I can pick up the iPhone X, swipe up and be at the home screen very quickly now. I hold the phone in the right place, at the right angle, even with my glasses on—my habits have changed.

If there’s one thing I’m surprised with after using the iPhone X for a week, it’s how much I like the size. I loved the iPhone Plus models—they were big and had lots of real estate.

What I realized is that what I really loved was the screen real estate, not necessarily the larger physical size of the phone itself. I have an iPhone now that is basically all screen, but a smaller form factor than the Plus models.

I think this is something that will appeal to all of Apple’s customers. I find the size of the iPhone X closer to the iPhone 8, but the screen is closer to that of the 8 Plus. iPhone X is like having the best of both worlds.

I don’t really have a lot more to say about the gestures on iPhone X than I said in my first look last week. There are a couple of things you need to learn like pressing the side button to invoke Siri (if you don’t use “Hey Siri”), swiping down to get to Control Center, and swiping up instead of using the Home Button.

After a few days of use, these things weren’t much of an issue. Like I said before, this was mainly about changing habits.

The battery life on iPhone X is fine for me. I charge my iPhone overnight and unplug it in the morning. I use the device all day for whatever I happen to be doing that day and the battery lasts until I go to bed that night. That’s all I need from the battery.

I didn’t do any weird battery tests because the best test for me is to just use it like I normally would. That’s what I did and it lasted just fine.

The notch is still not a big deal to me. Since posting my initial thoughts, I’ve watch some videos and looked at photos and the notch still doesn’t bother me.

I’m still focused on what’s on the content on the screen, not how the notch looks with that content. I think that’s how most people will look at the iPhone X.

I’ve even talked to a couple of people that were vehemently opposed to the notch when the iPhone was first introduced and even they admitted that it didn’t bother them in every day use.

There is nothing about the iPhone X that would cause me to not recommend it as your next iPhone purchase. However, there are a mountain of reasons for me to recommend it.

Simply put: Face ID, power, speed, screen, camera and everything else that makes up iPhone X is just better than anything else that I’ve seen.



  • rick gregory

    I’m curious about next year.
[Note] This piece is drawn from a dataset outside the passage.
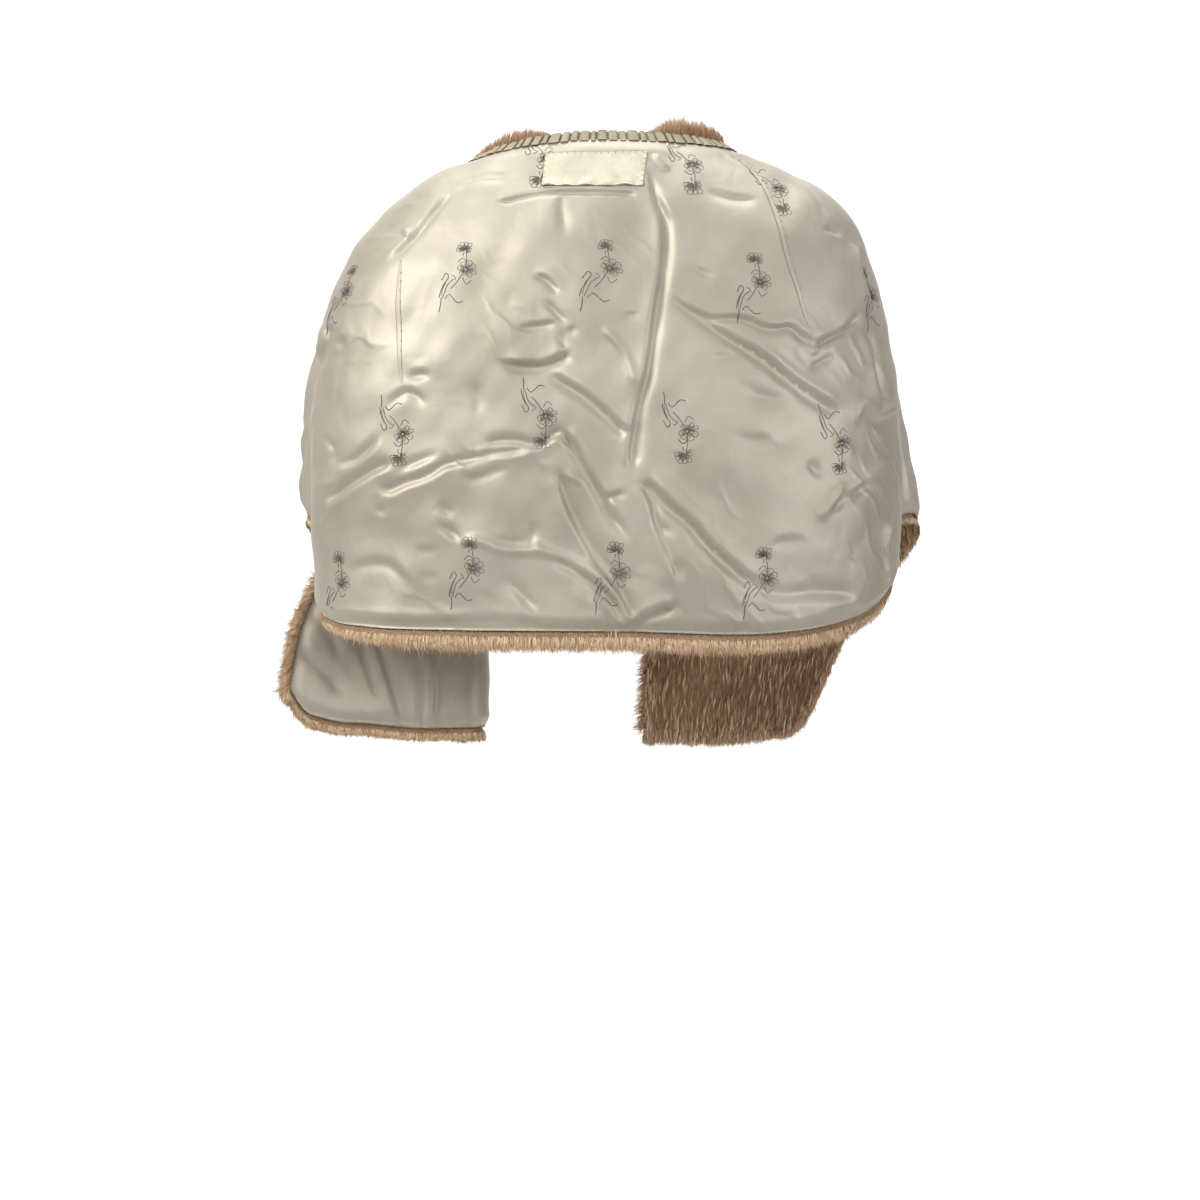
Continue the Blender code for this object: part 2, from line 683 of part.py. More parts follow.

Will the X become the default phone and the current 8/8Plus form factor be retired? Will there be a X Plus (same size as the current Plus form factor but all screen)? Or will they keep the standard and premium distinction?

    • Mo

      I would guess the older form factor will be retained awhile to provide lower-priced options for new buyers.

      • rick gregory

        We’ll see. The problem is that they’re not really lower priced, they’re the same price with the X style being premium devices. More to the point, Cook et al positioned this as being the future of the smartphone. Well… deliver on the future. Not just for people willing to pay $1000+.

        I’m curious about a X Plus device because my iPad mini 2 is getting long in the tooth and likely will not be compatible with iOS 12… but the current Plus screen is a bit small for some of the reading and other content consumption I do. An X Plus form factor might be the replacement there, presuming the Mini is done for.

        • lkalliance

          Assuming the 8 and 8 Plus are the last of that line going forward, what of the SE? That really is a price difference. Will be curious to see. Does it continue? If so, does it get upgraded to better processors, cameras? Does the enclosure get redesigned? Will be interesting to see.

        • john doofus

          I think an X Plus is about as close to a lock as there is. Even bigger margins!

        • as has happened with every iPhone, this year’s new-sexy will trickle down to become older and cheaper. this is completely predictable because thats where they recoup their tooling costs with the future economies of scale. it won’t always be the $1000 model.

    • GlennC777

      I think Apple’s strategy is increasingly to have a phone for every (reasonable) price level. This gives most people an entry point they can handle but still maintains a strong desirability gradient through the line.

      So I doubt the 8/+ will be retired right away and may even stay on long-term with updated guts (they can always do 8S, 9, 9S), and there will be something(s) new at the high end, with the X slipping one position. That would be a reasonable guess. Whether they keep the SE is a good question and I’m sure that will depend entirely on sales.

      Don’t forget Apple has a huge capital investment in the aluminum tooling to make the 8-style chassis. It would be a very aggressive move to write that off and go all-in on the X.

      I’d say an X+ would be a reasonable bet at some point.

      • rick gregory

        On the tooling… They’ve gotten 4 years out of it, more than they did for the 4 series or 5 series. The 8 series is basically the same as the 6, so,… 6, 6S, 7, 8.

        I just don’t see much more room at the high end of the price spectrum. In all of the fuss after Gruber first floated the idea of a pricey iPhone I kept looking for someone to outline what such a phone would have that really justifies the higher price (Gruber, if you recall, posted a $1500 price point) and no one ever came out with a feature set that made sense. Everything I saw was basically the X – a nice screen, a replacement fort Touch ID, Truetone. So I don’t think there’s any way they move even higher than the X unless they have something really awesome up their sleeves.

        Now, if they drop the 8 series $100 to $200 and sell it, then sell the X’s success for, say, $100 more than the current 8 series models? Huge hit I think. The SE will survive or not based, I think, on sales and whether they can make something that small that supports apps done in ARKit and that want to take advantage of CoreML etc.

  • Mo

    Mr. D., your phone reviews are some of the few I ever see that I’d recommend to non-tech-enthusiasts as well as tech weenies like me.